Of course, the foundation of any successful business is having the financial means to bring an idea to life. The growth of certain crowdfunding platforms, such as Kickstarter and Indiegogo, have provided opportunities for startups to sell their ideas directly to consumers and the public.

It is important to tell an engaging story about your product and brand to ensure a successful crowdfunding campaign. Creating advocates for your product early on helps to form a community. A truly successful crowdfunding campaign must prove that there is actual demand for the product in the marketplace.

You'll eventually need to decide if you want to keep your company a small, local business or if you want to evolve into a large company generating sustainable profit margins. If the latter is your ultimate goal, then venture capitalist funding may be right for you. However, this is a highly competitive market, with an average of 4,000 venture capitalist deals nationwide each year.

Product feasibility

The majority of startups are well versed in the technology of their product, but not in the logistics of getting their product made for the masses. The inability to choose the right contract manufacturer can prove to be a costly mistake. In addition to seeking funding support, it's important to research the feasibility for manufacturers to make your product.

A feasibility test is an important first step to analyze the reality of an idea before deciding to take a product to production and market. This type of study is usually conducted after producers have discussed a series of business ideas or scenarios, and it helps to frame and build out specific business scenarios that can be studied in more depth. Feasibility testing in a few different geographical regions for your target audience will help determine if your idea will produce profits, which will help to save time and money in the long-run.

If you choose to carry out production, there are vital questions that need to be addressed as soon as possible, that include:

  • Is sending manufacturing overseas really better than having your product made in America?
  • Do the suppliers offer liability insurance?
  • What will your total costs be?
  • What are the payment terms and are they negotiable?”

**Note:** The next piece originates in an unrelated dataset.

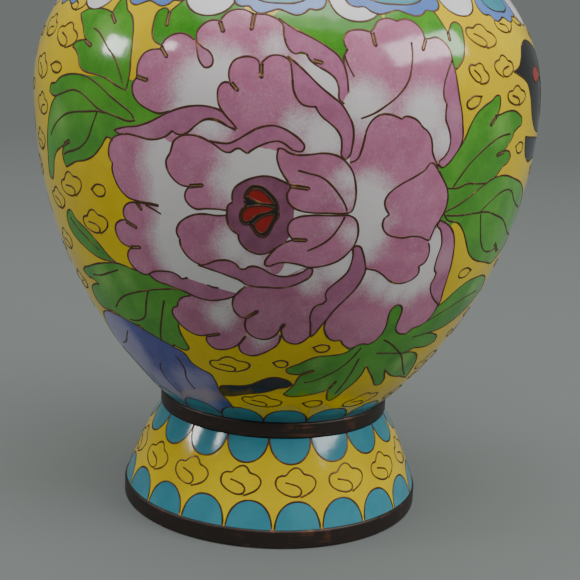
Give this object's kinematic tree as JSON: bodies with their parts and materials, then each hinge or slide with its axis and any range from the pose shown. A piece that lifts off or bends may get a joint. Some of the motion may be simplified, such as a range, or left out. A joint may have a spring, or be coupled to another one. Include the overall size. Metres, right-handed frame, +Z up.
{
  "type": "vase",
  "caption": "Cloisonne enamel baluster vase with a flared foot, collared shoulder, trumpet neck and copper rings at foot, waist, neck and lip.",
  "frame": {"origin": "on the vase's axis, at the face that the foot ring stands on", "axes": "+Z up along the axis, -Y towards the side with the large peony, +X to the right of someone facing that side"},
  "size_m": [0.0966, 0.0966, 0.153],
  "materials": {
    "copper": "dark oxidised copper, worn to red-brown on the edges",
    "wire": "flat copper wire ground flush with the enamel, darkened with age",
    "yellow_enamel": "opaque glass enamel, ground and polished, finely pitted",
    "turquoise_enamel": "opaque glass enamel, polished",
    "white_enamel": "opaque glass enamel, polished",
    "pink_enamel": "opaque glass enamel, pink shading to white",
    "red_enamel": "opaque glass enamel, polished",
    "green_enamel": "opaque glass enamel, light green shading to dark",
    "blue_enamel": "opaque glass enamel, lavender blue shading to white",
    "black_enamel": "opaque glass enamel, polished",
    "lining_enamel": "plain blue-green counter-enamel"
  },
  "bodies": {
    "root": {"foot_ring": "copper", "waist_ring": "copper", "base_plate": "copper", "neck_ring": "copper", "lip_ring": "copper", "foot_copper": "copper", "lower_body_copper": "copper", "upper_body_copper": "copper", "neck_copper": "copper", "floor_lining": "lining_enamel", "base_lining": "lining_enamel", "foot_lining": "lining_enamel", "body_lining": "lining_enamel", "neck_lining": "lining_enamel", "foot_lower_lappet_wires": "wire", "foot_upper_lappet_wires": "wire", "foot_cloud_wires": "wire", "body_lower_lappet_wires": "wire", "body_collar_petal_wires": "wire", "body_collar_lappet_wires": "wire", "body_peony_heart_wire": "wire", "body_peony_petal_wires": "wire", "body_rear_peony_heart_wire": "wire", "body_rear_peony_petal_wires": "wire", "body_leaf_wires": "wire", "body_rear_leaf_wires": "wire", "body_rock_wire": "wire", "body_branch_wire": "wire", "body_bird_wires": "wire", "body_cloud_wires": "wire", "neck_lower_lappet_wires": "wire", "neck_upper_lappet_wires": "wire", "neck_cloud_wires": "wire", "foot_ground": "yellow_enamel", "body_ground": "yellow_enamel", "neck_ground": "yellow_enamel", "foot_lower_lappets": "turquoise_enamel", "foot_upper_lappets": "turquoise_enamel", "body_lower_lappets": "turquoise_enamel", "body_collar_lappets": "turquoise_enamel", "neck_lower_lappets": "turquoise_enamel", "neck_upper_lappets": "turquoise_enamel", "body_collar_petals": "white_enamel", "body_peony_petals": "pink_enamel", "body_rear_peony_petals": "pink_enamel", "body_peony_heart": "red_enamel", "body_rear_peony_heart": "red_enamel", "body_leaves": "green_enamel", "body_rear_leaves": "green_enamel", "body_rock": "blue_enamel", "body_branch": "black_enamel", "body_bird": "black_enamel"}
  },
  "joints": []
}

Before you go to mass production with your final product, you'll also want to do a few test runs. Ensuring all aspects of your company are like a well-oiled machine will be essential to early success. Does the final product meet quality and safety standards? Are there any major gaps in product production? Startups looking to put concepts on shelves should consider these questions, among others, before doing business. Heavy demand for your product is an aspirational goal, but also brings its own set of problems to solve. Ensuring that your manufacturing partners have the resources and flexibility to meet a rapid rise in demand is critical for capturing share of rapidly shifting markets.

Warehouse of the future & innovation

Embracing Big Data is another important aspect in successfully distributing your product. To help optimize your supply chain, it is essential to integrate flexibility in your warehouse. Data-driven intelligent systems help optimize supply chain tasks such as planning, procurement, supplier management and logistics. New technology also increases the visibility of your supply chain and reveals potential flaws in your supply chain process.

Setting up the infrastructure and establishing mobility in the warehouse is far simpler with today's technologies and growth in IoT. That means it's much more practical for startups to set up and take advantage of IoT devices for supply chain tasks such as planning, procurement, supplier management and logistics. With these advancements, it's also expected that the deployment of IoT technologies will help improve other aspects of business such as customer service, revenue growth, profitability, sustainability and security.

As the demand for smart and connected devices continues to grow at an exponential rate, technology companies big and small are emerging to bring connected devices to market. This makes the competition fierce and the market competitive. As a result, technology startups need to carefully consider all parts of the process – from crowdsourcing, manufacturing, distribution, and beyond – to ensure they can successfully put their concepts on shelves.